Cadbury Nigeria is known best for the chocolate drinks and mint sweets that line grocery store shelves around the country – which made their nutrition project something of a surprise.
Cadbury’s parent company, Mondelez International, launched the program to encourage healthier lifestyles for Nigerian youth at the end of June. The three-part effort will work with primary school children to increase their nutrition knowledge, push them to exercise and teach them gardening.
However, the project, part of Mondelez’s broader $50 million corporate responsibility effort across 10 countries, has raised some concerns about how a private sector corporation that profits off of non-nutritious products can responsibly encourage children to be healthier.
Given growing global concerns about the rise of the double burden of malnutrition – countries contending with both undernutrition and overweight – experts in Nigeria have urged officials to put programs in place that help keep those rates down. And that’s where Mondelez came in.
The pilot phase will include nine public primary schools in the Ikeja community in southwestern Nigeria, where the project will provide seeds and gardening training for students, parents and teachers, as well as educating food vendors on diversifying food choices for the children.

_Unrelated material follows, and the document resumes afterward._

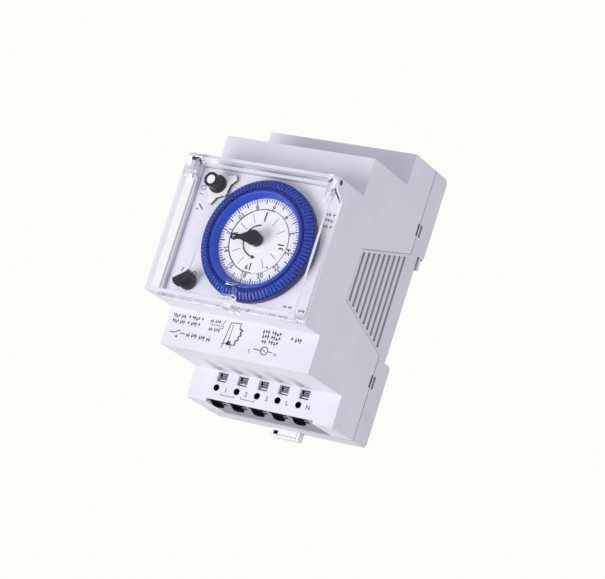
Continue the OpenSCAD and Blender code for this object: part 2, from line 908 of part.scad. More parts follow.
module rail_catch() {
    x0 = catch_x - catch_w / 2;
    x1 = catch_x + catch_w / 2;
    color("white") difference() {
        union() {
            profile_x(x0, catch_w) polygon([
                [0.55, -47.9], [3.4, -47.9], [3.4, -17.6], [2.9, -16.2],
                [1.3, -16.2], [1.3, -18.2], [0.55, -18.2]
            ]);
            block([x0 - catch_flange, 1.45, -44.6], [x1 + catch_flange, 2.35, -21.5]);
        }
        // window of the spring and its seat
        block([catch_x - 1.9, 0, spring_z - 1.6], [catch_x + 1.9, 4, spring_z + spring_len + 0.1]);
        // slot for a screwdriver in the tab
        block([x0 + 1, 0, -46.9], [x0 + 2.6, 4, -45.8]);
        block([x0 + 1, 3, -47.3], [x1 - 1, 4, -45.4]);
    }
}

// Coil of round wire along Z: mean radius r, wire radius w, height h over the wire
module coil(r, w, h, turns) {
    sides = 6;
    per_turn = 14;
    last = turns * per_turn;
    points = [
        for (i = [0:last], k = [0:sides - 1])
            let(a = i * 360 / per_turn, b = k * 360 / sides, q = r + w * cos(b))
                [q * cos(a), q * sin(a), w + (h - 2 * w) * i / last + w * sin(b)]
    ];
    walls = [
        for (i = [0:last - 1], k = [0:sides - 1])
            let(j = (k + 1) % sides, c = i * sides, d = c + sides)
                each [[c + k, c + j, d + j], [c + k, d + j, d + k]]
    ];
    caps = [[for (k = [0:sides - 1]) sides - 1 - k], [for (k = [0:sides - 1]) last * sides + k]];
    polyhedron(points, concat(walls, caps), convexity = 6);
}

module catch_spring() {
    color("silver") translate([catch_x, 1.95, spring_z]) coil(1.2, 0.25, spring_len, 6);
}

front_housing();
rear_base();
dial_panel();
cover();
cover_nose();
hinge_pins();
movement_front_plate();
movement_back_plate();
plate_pillars();
plate_screws();
pillar_screws();
centre_face();
dial_wheel();
dial_plate();
ring_carrier();
dial_scale();
tappet_set();
tappet(loose_start);  // tappet_1
tappet(loose_start + tappet_step);  // tappet_2
tappet(loose_start + 2 * tappet_step);  // tappet_3
tappet(loose_start + 3 * tappet_step);  // tappet_4
minute_arbor();
minute_wheel();
minute_knob();
minute_hand();
idler_arbor();
idler_wheel();
motor_pinion();
motor_can();
motor_coil();
motor_screws();
override_lever();
override_plate();
override_knob();
override_inlay();
override_shaft();
override_cam();
selector_knob();
selector_shaft();
selector_cam();
contact_arm();
moving_contacts();
contact_pivot();
fixed_contacts();
switch_base();
terminal_carrier();
terminal_cages();
terminal_springs();
terminal_bars();
circuit_board();
board_standoffs();
standby_battery();
capacitors();
control_chip();
quartz_crystal();
board_parts();
rail_catch();
catch_spring();
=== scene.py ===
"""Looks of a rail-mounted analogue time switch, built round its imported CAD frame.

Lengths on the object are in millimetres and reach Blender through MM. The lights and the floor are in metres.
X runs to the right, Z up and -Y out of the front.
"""
import json
import math

import bmesh
import bpy
from mathutils import Matrix, Vector


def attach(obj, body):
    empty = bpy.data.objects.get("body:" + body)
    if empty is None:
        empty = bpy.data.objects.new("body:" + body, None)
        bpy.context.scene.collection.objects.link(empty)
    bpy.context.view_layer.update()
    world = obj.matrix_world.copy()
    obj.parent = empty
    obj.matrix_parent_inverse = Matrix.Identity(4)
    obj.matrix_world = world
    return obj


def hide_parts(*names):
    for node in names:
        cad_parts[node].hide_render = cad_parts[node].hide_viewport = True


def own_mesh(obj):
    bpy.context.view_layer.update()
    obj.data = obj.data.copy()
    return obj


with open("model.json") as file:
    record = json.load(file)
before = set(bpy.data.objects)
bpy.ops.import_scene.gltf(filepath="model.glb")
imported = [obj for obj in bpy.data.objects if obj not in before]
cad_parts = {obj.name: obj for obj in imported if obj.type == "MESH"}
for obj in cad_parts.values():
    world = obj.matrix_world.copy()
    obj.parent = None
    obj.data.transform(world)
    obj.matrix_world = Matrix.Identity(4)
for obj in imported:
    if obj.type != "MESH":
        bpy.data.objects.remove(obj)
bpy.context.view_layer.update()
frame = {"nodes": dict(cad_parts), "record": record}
nodes = frame["nodes"]
scene = bpy.context.scene

# ---------- places on the case ----------

MM = 0.001
HALF_W, HALF_H = 27.0, 45.0
SPLIT_Y = -4.8          # joint between front shell and rear shell
LABEL_Y = -42.5         # front of the middle step
LEDGE_Z = -34.7         # its lower side
TERM_Y = -19.5          # front of the terminal step
LIP_Z = -44.0           # lower edge of that front, where the bottom's slope starts
SLOPE_END_Y = -13.5
DIAL_X = 3.0
DIAL_TURN = -8.5        # degrees that the programme ring stands turned at rest
TERMINALS = 5
TERM_PITCH = 7.6
ENTRY_Y = -15.6         # axis of the round wire entries
TEST_Z = -40.2          # axis of the round test holes
WINDOW_SHIFT = 1.1      # from a wire entry to the middle of its window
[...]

Cadbury’s role in promoting nutritional initiatives has raised some questions, though, particularly around whether the company is using the initiative to promote unhealthy products. It is part of a broader debate taking place within the nutrition community about how to integrate private sector partners that make money off of non-nutritious products and ensure their participation does not actually undermine the mission of reducing malnutrition. With the Mondelez partnership, HKI is now in the spotlight.